Rieckshof is a minimal barn conversion located in Templin, Germany, designed by Helga Blocksdorf Architektur. The picturesque stand-alone location of a historic outbuilding and the parameters of the almost inexistent construction budget set the stage for a balance of introversion and extroversion in this barn-conversion from the very beginning. In the transformation from a stable into a photo studio as a temporary workspace, the room initially closes itself off from the outside. It is entirely focused on the production of the images against the abstract setting of a background sweep. The double height of this part of the room allows the gaze to wander all the way up to the closed roof panel. The dense nail truss roof with 50mm construction thickness and approx. 95cm axial dimension floats above the new, rough heating screed of the stable floor. The load of the industrial roof construction is taken up and transferred by a ring beam and a centrally placed bearer with support pads made of reinforced concrete. These massive, linear structural elements mark the division into the inwardly directed photographic work on the left and the more convivial areas, consisting of conference, cooking, showers and the changing room niches with their carefully raised dormer windows tucked away under the roof in the right half of the barn.
A radical cut is required to create a clearly recognisable division between the introversion of the photo studio and the intended extroversion for the fluctuating crowd of guests. Models, photographer and team are given a single generous view of the hilly expanse of the Uckermark landscape. This view is perfectly aligned with the barn door and echoes its dimensions. At this point of articulation between the upwardly consolidated changing and storage room and the open barn space below, a staircase inscribes itself into the angle of construction and opening. At this essential point, all design parameters are condensed into a single seismic point. In terms of construction, the demands on the supporting structure, the physical properties of the building and the necessary geometry of the staircase push the limits of feasibility. The subject here is the horizontal and vertical anchoring of the centre line within the open space and how it can be experienced when walking up and down between the narrow structure of the original building above and the new generous scenery below. A decision can be made en passant as to whether a reflection on architecture in the everyday use of things is taking place.
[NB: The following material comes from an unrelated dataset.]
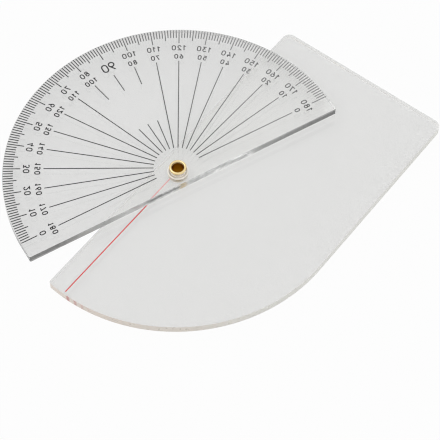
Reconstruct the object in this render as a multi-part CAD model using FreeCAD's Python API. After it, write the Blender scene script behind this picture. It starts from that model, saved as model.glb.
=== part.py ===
import FreeCAD, Part
import math
import os

from FreeCAD import Rotation, Vector

# Angle finder: a clear half-circle protractor turns on a clear arm plate about one brass eyelet.
# It is shown lying on the arm, with the protractor's printed face up.
#
# Frame, in millimetres: the origin is on the pivot axis, level with the underside of the arm.
# +X runs along the 0-180 line of the scale, +Y along its 90 line, and +Z up through the eyelet.
# Angles are in degrees, counted from +X towards +Y.

# Protractor plate, cut from 3 mm clear acrylic sheet
rim_radius = 63.5            # five-inch scale
base_drop = 6.7              # from the 0-180 line down to the straight edge
protractor_sheet = 3.0
base_corner_radius = 0.4

# Arm plate, cut from the next thicker clear sheet, in its own frame:
# u along its upper straight edge, v square to it, both from the pivot
arm_sheet = 3.2
arm_turn = 21.9              # u axis from +X, at rest
arm_upper_edge = 7.2         # v of the upper edge
arm_end = 76.6               # u of the straight end
arm_sweep_radius = 63.9      # quarter circle about the pivot, from the heel to the lower edge
arm_end_corner_radius = 3.0
arm_heel_corner_radius = 2.0

# Both sheets
broken_edge = 0.15           # every cut edge is broken at 45 degrees by this much

# White plastic spacer between the plates
spacer_radius = 3.85
spacer_thickness = 0.25

# Brass eyelet, drawn from thin sheet: a flange under the arm, a barrel, and a rolled head
brass_sheet = 0.3
eyelet_bore_radius = 2.25
flange_radius = 3.65
flange_edge = 0.08           # the flange's outer edge is broken by this much
roll_radius = 0.44           # outside of the rolled head's section
roll_wrap = 210.0            # how far the head is rolled over, from the bore outwards

# Fits
barrel_clearance = 0.05      # radial, in the protractor and the spacer
face_clearance = 0.05        # axial, on each side of the protractor

# Printed lines: films of ink on the upper faces of the two plates
ink_thickness = 0.03
print_margin = 0.2           # bare rim outside the scale
tick_width = 0.38
tick_length_one = 3.7
tick_length_five = 5.0
tick_length_ten = 6.3
ray_width = 0.36
ray_inner_radius = 8.8
ray_outer_radius = 48.6
gap_inner_radius = 22.4      # the rays at 80, 90 and 100 degrees leave a bare panel
gap_outer_radius = 40.2
hairline_width = 0.42
hairline_skew = 0.15         # the red line against the arm's upper edge
hairline_offset = 0.2        # how far the line's middle passes from the pivot, towards that edge
hairline_start = 4.3
hairline_end = 62.9

# Heights, from the underside of the arm upwards
arm_top = arm_sheet
spacer_top = arm_top + spacer_thickness
protractor_bottom = spacer_top + face_clearance
protractor_top = protractor_bottom + protractor_sheet

barrel_radius = eyelet_bore_radius + brass_sheet
running_hole_radius = barrel_radius + barrel_clearance
z_axis = Vector(0, 0, 1)


def polar(radius, angle, z=0.0):
    """Point at a radius and an angle about the pivot."""
    turn = math.radians(angle)
    return Vector(radius * math.cos(turn), radius * math.sin(turn), z)


def arc(radius, start, end):
    """Arc about the pivot, from one angle to another, through the angle midway."""
    return Part.Arc(polar(radius, start), polar(radius, (start + end) / 2), polar(radius, end))


def segment(first, last):
    return Part.LineSegment(first, last)


def plate(outline, thickness, hole_radius):
    """Flat sheet cut to a closed outline, with a round hole at the pivot."""
    wire = Part.Wire([curve.toShape() for curve in outline])
    sheet = Part.Face(wire).extrude(z_axis * thickness)
    hole = Part.makeCylinder(hole_radius, thickness)
    return sheet.cut(hole)


def is_at_corner(edge, corner):
    """True for the upright edge of a plate at one corner of its outline."""
    ends = [vertex.Point for vertex in edge.Vertexes]
    return len(ends) == 2 and all(math.hypot(p.x - corner.x, p.y - corner.y) < 1e-6 for p in ends)


def round_corner(sheet, corner, radius):
    uprights = [edge for edge in sheet.Edges if is_at_corner(edge, corner)]
    return sheet.makeFillet(radius, uprights)


def break_cut_edges(sheet, hole_radius):
    """Breaks the outline's edges on both faces, and leaves the drilled hole crisp."""
    beyond_hole = hole_radius + 1.0
    cut_edges = []
    for edge in sheet.Edges:
        box = edge.BoundBox
        flat = box.ZLength < 1e-6
        outer = max(abs(box.XMin), abs(box.XMax), abs(box.YMin), abs(box.YMax)) > beyond_hole
        if flat and outer:
            cut_edges.append(edge)
    return sheet.makeChamfer(broken_edge, cut_edges)


def protractor_plate():
    """Half disc with a straight strip below the 0-180 line."""
    right_end = Vector(rim_radius, 0, 0)
    left_end = Vector(-rim_radius, 0, 0)
    right_corner = Vector(rim_radius, -base_drop, 0)
    left_corner = Vector(-rim_radius, -base_drop, 0)
    outline = [
        arc(rim_radius, 0, 180),
        segment(left_end, left_corner),
        segment(left_corner, right_corner),
        segment(right_corner, right_end),
    ]
    sheet = plate(outline, protractor_sheet, running_hole_radius)
    for corner in (left_corner, right_corner):
        sheet = round_corner(sheet, corner, base_corner_radius)
    sheet = break_cut_edges(sheet, running_hole_radius)
    sheet.translate(z_axis * protractor_bottom)
    return sheet


def arm_plate():
    """Long plate with a straight upper edge and end, and a quarter-circle sweep at the heel."""
    heel_angle = 180 - math.degrees(math.asin(arm_upper_edge / arm_sweep_radius))
    heel = polar(arm_sweep_radius, heel_angle)
    sweep_foot = polar(arm_sweep_radius, 270)
    upper_corner = Vector(arm_end, arm_upper_edge, 0)
    lower_corner = Vector(arm_end, -arm_sweep_radius, 0)
    outline = [
        arc(arm_sweep_radius, heel_angle, 270),
        segment(sweep_foot, lower_corner),
        segment(lower_corner, upper_corner),
        segment(upper_corner, heel),
    ]
    sheet = plate(outline, arm_sheet, barrel_radius)
    for corner in (upper_corner, lower_corner):
        sheet = round_corner(sheet, corner, arm_end_corner_radius)
    sheet = round_corner(sheet, heel, arm_heel_corner_radius)
    sheet = break_cut_edges(sheet, barrel_radius)
    sheet.rotate(Vector(0, 0, 0), z_axis, arm_turn)
    return sheet


def spacer_washer():
    """Thin ring that keeps the two printed faces apart."""
    ring = Part.makeCylinder(spacer_radius, spacer_thickness)
    ring = ring.cut(Part.makeCylinder(running_hole_radius, spacer_thickness))
    ring.translate(z_axis * arm_top)
    return ring


def pivot_eyelet():
    """Hollow rivet in one piece of sheet brass, as a section turned about the pivot axis."""
    roll_centre_r = eyelet_bore_radius + roll_radius
    lip_angle = 180 - roll_wrap
    lip_drop = roll_radius * math.sin(math.radians(-lip_angle))
    roll_centre_z = protractor_top + face_clearance + lip_drop
    bore_bend = brass_sheet

    def at(r, z):
        return Vector(r, 0, z)

    def on_roll(radius, angle):
        turn = math.radians(angle)
        return at(roll_centre_r + radius * math.cos(turn), roll_centre_z + radius * math.sin(turn))

    # The outside of the roll is a true arc. Its inside, closed off by the lip, is three flats.
    inner_roll = roll_radius - brass_sheet
    bore_top = at(eyelet_bore_radius, roll_centre_z)
    lip = on_roll(roll_radius, lip_angle)
    inner_flats = [on_roll(inner_roll, lip_angle + share * roll_wrap / 3) for share in range(3)]
    inner_flats += [at(barrel_radius, roll_centre_z), at(barrel_radius, 0)]

    # Under the arm the sheet turns outwards into the flange, whose edge is broken on both sides.
    flange_outline = [
        at(flange_radius - flange_edge, 0),
        at(flange_radius, -flange_edge),
        at(flange_radius, flange_edge - brass_sheet),
        at(flange_radius - flange_edge, -brass_sheet),
        at(eyelet_bore_radius + bore_bend, -brass_sheet),
    ]
    bend_middle = at(
        eyelet_bore_radius + bore_bend * (1 - math.cos(math.pi / 4)),
        -bore_bend * math.sin(math.pi / 4),
    )
    bore_foot = at(eyelet_bore_radius, 0)

    corners = [lip] + inner_flats + flange_outline
    section = [segment(first, last) for first, last in zip(corners, corners[1:])]
    section += [
        Part.Arc(flange_outline[-1], bend_middle, bore_foot),
        segment(bore_foot, bore_top),
        Part.Arc(bore_top, on_roll(roll_radius, (180 + lip_angle) / 2), lip),
    ]
    wire = Part.Wire([curve.toShape() for curve in section])
    return Part.Face(wire).revolve(Vector(0, 0, 0), z_axis, 360)


def printed_line(inner, outer, width, angle, face_height, offset=0.0):
    """One straight line of ink that points away from the pivot, or passes it by an offset."""
    corner = Vector(inner, offset - width / 2, face_height)
    line = Part.makeBox(outer - inner, width, ink_thickness, corner)
    line.rotate(Vector(0, 0, 0), z_axis, angle)
    return line


def degree_ticks(length, angles):
    """Marks of one length along the rim, one solid each."""
    outer = rim_radius - print_margin
    marks = [printed_line(outer - length, outer, tick_width, a, protractor_top) for a in angles]
    return Part.makeCompound(marks)


def ray_lines():
    """Lines from the pivot to the numerals, every ten degrees, with a bare panel at the top."""
    lines = []
    for angle in range(0, 181, 10):
        stretches = [(ray_inner_radius, ray_outer_radius)]
        if angle in (80, 90, 100):
            stretches = [(ray_inner_radius, gap_inner_radius), (gap_outer_radius, ray_outer_radius)]
        for inner, outer in stretches:
            lines.append(printed_line(inner, outer, ray_width, angle, protractor_top))
    return Part.makeCompound(lines)


def hairline():
    """Red reading line on the arm, from the spacer to just short of the sweep."""
    angle = 180 + arm_turn + hairline_skew
    reach = (hairline_start, hairline_end)
    return printed_line(*reach, hairline_width, angle, arm_top, offset=-hairline_offset)


degrees = range(181)
parts = {
    "arm_plate": arm_plate(),
    "hairline": hairline(),
    "spacer_washer": spacer_washer(),
    "pivot_eyelet": pivot_eyelet(),
    "protractor_plate": protractor_plate(),
    "ticks_one_degree": degree_ticks(tick_length_one, [a for a in degrees if a % 5]),
    "ticks_five_degree": degree_ticks(tick_length_five, [a for a in degrees if a % 10 == 5]),
    "ticks_ten_degree": degree_ticks(tick_length_ten, [a for a in degrees if a % 10 == 0]),
    "ray_lines": ray_lines(),
}

os.makedirs("parts", exist_ok=True)
for node, shape in parts.items():
    shape.exportStep(os.path.join("parts", node + ".step"))
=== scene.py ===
import math

import bmesh
import bpy
from mathutils import Matrix, Vector


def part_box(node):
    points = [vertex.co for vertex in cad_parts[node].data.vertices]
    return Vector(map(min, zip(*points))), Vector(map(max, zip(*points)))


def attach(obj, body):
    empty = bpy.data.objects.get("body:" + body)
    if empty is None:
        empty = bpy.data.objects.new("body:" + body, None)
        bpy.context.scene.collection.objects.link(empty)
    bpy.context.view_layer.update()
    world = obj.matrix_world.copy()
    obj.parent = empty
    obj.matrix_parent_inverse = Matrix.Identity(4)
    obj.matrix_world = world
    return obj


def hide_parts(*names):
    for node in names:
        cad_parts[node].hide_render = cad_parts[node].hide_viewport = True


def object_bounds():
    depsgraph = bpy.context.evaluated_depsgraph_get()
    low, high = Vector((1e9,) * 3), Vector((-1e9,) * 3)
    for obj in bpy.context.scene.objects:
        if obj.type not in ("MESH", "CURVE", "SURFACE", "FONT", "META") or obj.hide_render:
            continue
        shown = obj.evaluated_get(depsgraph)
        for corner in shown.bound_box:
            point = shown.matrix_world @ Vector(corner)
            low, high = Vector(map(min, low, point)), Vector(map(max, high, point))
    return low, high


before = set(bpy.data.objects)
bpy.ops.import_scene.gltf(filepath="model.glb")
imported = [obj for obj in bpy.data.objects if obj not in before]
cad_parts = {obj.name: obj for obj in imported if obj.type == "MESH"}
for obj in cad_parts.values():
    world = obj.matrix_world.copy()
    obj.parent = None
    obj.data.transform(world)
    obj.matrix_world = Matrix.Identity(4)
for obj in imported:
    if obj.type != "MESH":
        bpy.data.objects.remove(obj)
cad_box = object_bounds()
mm = 0.001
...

One adjustment is even made during construction: the barn door opens and the landscape appears in the room. The client’s call for a diamond cut through the fieldstone wall causes the staircase to be moved by one truss axis so that the Palladian view can remain unobstructed. The architecture acts in the manner of overdelivering with a raised three- dimensional accordion situation for the staircase as a new shoulder joint in the space, which may be occupied in climbing, sitting, standing and lying down. „If you know where to look, the process of negotiation is made visible through an architectural language of slight offsets between the elements: They work together, but they remain strangers to each other. They complement each other, but they don’t fully fit together. [The author] uses an architectural language that does not fully smooth out the counteracting agendas, but subtly gives them a remaining narrative presence in the space.